KDD2026

Enhancing Multimodal Recommendation via Multimodal Representation Calibration in Spectral Domain

Minghui Wang, Tingting Zhang, Yu Li, Yi Chang

Abstract

Multimodal recommendation, which integrates user-item interactions with rich item multimodal features to infer user preferences, has emerged as one of the state-of-the-art recommendation paradigms. However, most existing multimodal recommendation methods focus solely on the multimodal fusion process of items, overlooking the impact of modality-specific noise characteristics and inter-modal distribution shifts on the fusion process. As a result, noise from specific modalities may be inadvertently amplified during the fusion of multimodal representations, thereby degrading the quality of fused representations and ultimately undermining recommendation accuracy. To address this issue, we propose a novel framework, DAMPS, which Denoises and cAlibrates multimodal representations in the spectral domain from the perspectives of both aMplitude and Phase Spectrum.
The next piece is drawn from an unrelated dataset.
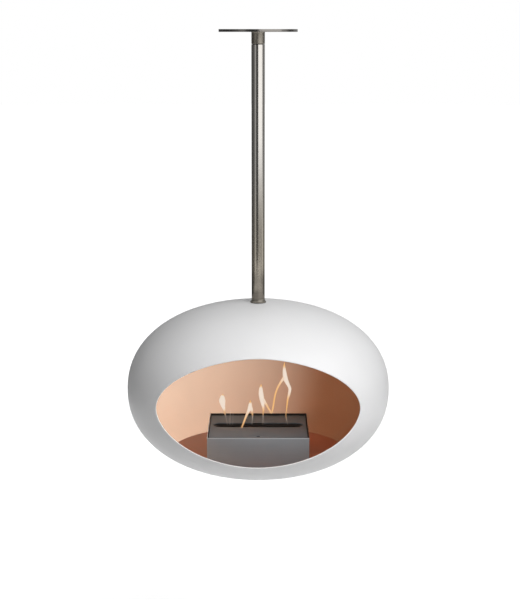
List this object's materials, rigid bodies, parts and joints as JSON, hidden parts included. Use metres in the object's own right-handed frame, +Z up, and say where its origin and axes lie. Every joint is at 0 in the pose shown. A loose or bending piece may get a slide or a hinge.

Specifically, we first apply the Fast Fourier Transform to decompose multimodal representations into amplitude spectrum and phase spectrum components. We then propose the adaptive phase calibrator, which resolves the phase distribution shift between modalities through the optimal minimum variance unbiased estimate of phase offset and adaptive phase rotation. We further develop the amplitude variance-ratio filter, which suppresses modality-specific amplitude noise while preserving prominent modality-specific representations. Finally, we introduce the inter-modal coherence filter, which quantifies and enhances the intrinsic shared information between modalities through amplitude-squared coherence, thereby eliminating irrelevant modality noise. Technically, DAMPS is model-agnostic and highly flexible, enabling seamless integration with various multimodal recommendation backbones. Extensive evaluations on five public multimodal recommendation datasets demonstrate that DAMPS consistently improves recommendation performance and achieves state-of-the-art results.